### Written task
Quote exactly and only this range of lines in the data below: the line that holds "point = shown.matrix_world" to the line that holds "obj.matrix_world = Matrix.Identity(4)", both included.

### Material provided
════════════════
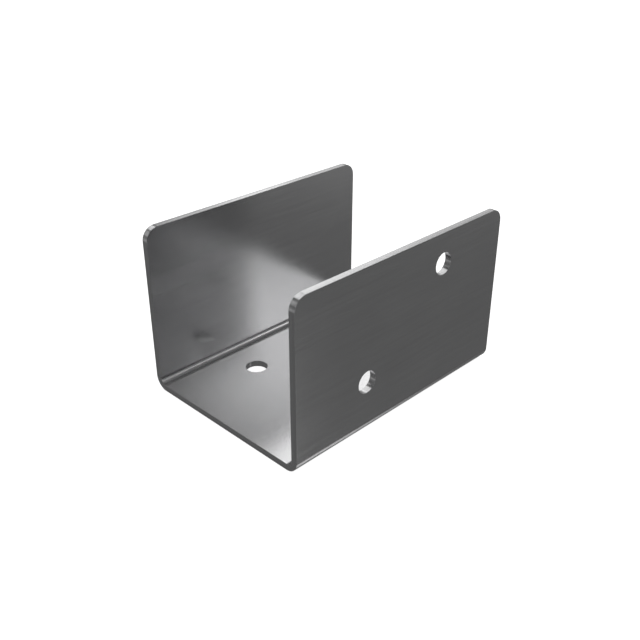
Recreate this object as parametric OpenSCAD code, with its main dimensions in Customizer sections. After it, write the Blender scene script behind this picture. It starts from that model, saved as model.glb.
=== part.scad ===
// Harness support bracket: an open channel folded from one sheet of steel.
// The base lies flat, a wall stands up from each long side, and bolt holes are punched
// on a diagonal through the base and through the right-hand wall.
// Millimetres. X runs across the channel towards the wall with the holes, Y along the
// folds and Z up the walls. The origin is the centre of the underside of the base.

/* [Sheet] */
// Thickness of the sheet
sheet_t = 2; // [1:0.25:3]
// Inside radius of both folds
fold_r = 2; // [0.5:0.25:4]

/* [Channel] */
// Width across the outsides of the walls
channel_w = 60; // [56:1:120]
// Length along the folds
channel_l = 82; // [60:1:200]
// Height of the walls above the underside of the base
wall_h = 50.6; // [48:0.2:100]
// Radius of the free corners of the walls
corner_r = 4; // [1:0.5:8]

/* [Base holes] */
// Diameter of the clearance holes in the base
base_hole_d = 6.6; // [3:0.2:9]
// Distance between the base holes, across the channel
base_pitch_x = 30; // [10:1:32]
// Distance between the base holes, along the channel
base_pitch_y = 30; // [10:1:45]

/* [Wall holes] */
// Diameter of the clearance holes in the right-hand wall
wall_hole_d = 6.6; // [3:0.2:9]
// Distance between the wall holes, along the channel
wall_pitch_y = 30; // [10:1:45]
// Distance between the wall holes, up the wall
wall_pitch_z = 24.6; // [10:0.2:25]
// Height of the lower wall hole above the underside of the base
wall_hole_z = 16.7; // [12:0.1:18]

/* [Hidden] */
$fn = 96;

// The outside of a fold shares its centre with the inside, so the sheet keeps its thickness
fold_outer_r = fold_r + sheet_t;
// Both holes of a pair are drawn by their step from its middle, nearer end first
ENDS = [-1, 1];
// A punch passes each face of the sheet by this much
punch_past = 1;
steel_grey = [0.50, 0.50, 0.51];

// A U with round lower corners, standing on the X axis and open at the top
module u_outline(width, height, fold) {
    translate([-width / 2, fold])
        square([width, height - fold]);
    translate([-width / 2 + fold, 0])
        square([width - 2 * fold, fold]);
    for (side = ENDS)
        translate([side * (width / 2 - fold), fold])
            circle(r = fold);
}

// The folded sheet seen along the channel
module section() {
    difference() {
        u_outline(channel_w, wall_h, fold_outer_r);
        translate([0, sheet_t])
            u_outline(channel_w - 2 * sheet_t, wall_h, fold_r);
    }
}

// A wall seen square on, with its free corners rounded
module side_outline() {
    translate([-channel_l / 2, 0])
        square([channel_l, wall_h - corner_r]);
    translate([-channel_l / 2 + corner_r, 0])
        square([channel_l - 2 * corner_r, wall_h]);
    for (end = ENDS)
        translate([end * (channel_l / 2 - corner_r), wall_h - corner_r])
            circle(r = corner_r);
}

// The channel before it is punched
module folded_sheet() {
    intersection() {
        translate([0, channel_l / 2, 0])
            rotate([90, 0, 0])
                linear_extrude(channel_l)
                    section();
        translate([-channel_w / 2, 0, 0])
            rotate([90, 0, 90])
                linear_extrude(channel_w)
                    side_outline();
    }
}

// One punch through the sheet, from its near face at z = 0 up
module punch(diameter) {
    translate([0, 0, -punch_past])
        cylinder(d = diameter, h = sheet_t + 2 * punch_past);
}

module base_punches() {
    for (end = ENDS)
        translate([end * base_pitch_x / 2, end * base_pitch_y / 2, 0])
            punch(base_hole_d);
}

module wall_punches() {
    for (end = ENDS)
        translate([
            channel_w / 2 - sheet_t,
            end * wall_pitch_y / 2,
            wall_hole_z + (end + 1) / 2 * wall_pitch_z
        ])
            rotate([0, 90, 0])
                punch(wall_hole_d);
}

module bracket() {
    color(steel_grey)
        difference() {
            folded_sheet();
            base_punches();
            wall_punches();
        }
}

bracket();
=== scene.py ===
import math

import bmesh
import bpy
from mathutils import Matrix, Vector


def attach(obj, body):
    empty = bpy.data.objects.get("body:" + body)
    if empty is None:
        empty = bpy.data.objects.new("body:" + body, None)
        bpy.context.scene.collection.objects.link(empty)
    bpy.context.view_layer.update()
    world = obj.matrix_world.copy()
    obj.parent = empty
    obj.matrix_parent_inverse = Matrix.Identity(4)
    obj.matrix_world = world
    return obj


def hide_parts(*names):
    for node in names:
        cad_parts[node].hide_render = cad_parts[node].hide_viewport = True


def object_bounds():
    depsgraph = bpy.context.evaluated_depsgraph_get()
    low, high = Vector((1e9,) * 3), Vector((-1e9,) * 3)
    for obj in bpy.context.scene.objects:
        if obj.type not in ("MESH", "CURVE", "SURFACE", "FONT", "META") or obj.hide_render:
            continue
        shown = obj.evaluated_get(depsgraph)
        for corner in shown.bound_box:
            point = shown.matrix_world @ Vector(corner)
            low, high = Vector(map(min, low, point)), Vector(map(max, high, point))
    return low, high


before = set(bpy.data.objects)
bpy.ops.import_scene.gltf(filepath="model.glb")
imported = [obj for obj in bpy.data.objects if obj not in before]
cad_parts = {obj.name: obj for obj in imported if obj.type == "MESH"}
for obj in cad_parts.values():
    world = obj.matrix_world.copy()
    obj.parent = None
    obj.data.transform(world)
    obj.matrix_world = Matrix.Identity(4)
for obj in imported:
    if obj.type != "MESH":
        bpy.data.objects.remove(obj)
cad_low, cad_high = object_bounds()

MM = 0.001

# Both ends of the channel, and both sides of it or of a hole
BOTH = (-1, 1)

# The sheet, its folds and the rounded free corners of its walls
SHEET = 2 * MM
FOLD_INSIDE = 2 * MM
FOLD_OUTSIDE = FOLD_INSIDE + SHEET
FOLD_STEPS = 16
CORNER_RADIUS = 4 * MM
CORNER_STEPS = 16

# Edges that turn by more than the first angle are deburred, and those under the second are shaded smooth
DEBURR = 0.05 * MM
DEBURR_STEPS = 3
DEBURR_FROM = math.radians(40)
SMOOTH_UP_TO = math.radians(35)

# The shading follows the largest faces as closely as the modifier can
NORMAL_WEIGHT = 100

# The holes. X and Y run from the middle of a pair, and Z up to the wall's lower hole
HOLE_RADIUS = 3.3 * MM
HOLE_SIDES = 64
HOLE_X = 15 * MM
HOLE_Y = 15 * MM
WALL_HOLE_Z = 16.7 * MM
WALL_HOLE_RISE = 24.6 * MM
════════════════
### Solution to this task
            point = shown.matrix_world @ Vector(corner)
            low, high = Vector(map(min, low, point)), Vector(map(max, high, point))
    return low, high


before = set(bpy.data.objects)
bpy.ops.import_scene.gltf(filepath="model.glb")
imported = [obj for obj in bpy.data.objects if obj not in before]
cad_parts = {obj.name: obj for obj in imported if obj.type == "MESH"}
for obj in cad_parts.values():
    world = obj.matrix_world.copy()
    obj.parent = None
    obj.data.transform(world)
    obj.matrix_world = Matrix.Identity(4)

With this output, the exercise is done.